By then the sun was dropping quickly among the trees. So I switched into cleaning mode, a ritual to make the cabin a pleasant place to arrive to. [REDACTED]
There was still some light in the sky when I began driving back to Hurley, though it had faded into dusk by the time I got to Amsterdam.
Back in Hurley, Gretchen still hadn't returned from an overnight trip to the City, where she'd seen the musical 1776 with her friend Kia, who gets free tickets to shows because she has a vote in the Tony Awards (I think that's what is going on).

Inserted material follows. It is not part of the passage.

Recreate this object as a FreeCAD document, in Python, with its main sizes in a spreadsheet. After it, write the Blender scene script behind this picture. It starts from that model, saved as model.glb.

When Gretchen finally came home, she came into the laboratory to snuggle with the dogs on the bean bag. She stayed there for a longer than normal and it started feeling a bit like an intrusion into my personal space. But I knew she missed the dogs, so I wasn't as bitchy about it as the younger, less-fully-formed version of me would've been. After telling me about her trip to the City (which wasn't that interesting), she told me that our niece in Oregon recently adopted a puppy. She showed me a picture of the two together and the puppy (a male named is Sasha) looked like a little Ramona. Amazingly, our niece had adopted a rescue pit bull, the sole survivor from a malnourished litter dying of parvo. That's a huge step outside the comfort zone for a family whose last dog is some sort of froofy poodle mix from an Amish breeder (who, it bears mentioning, turned out to be something of a bitch).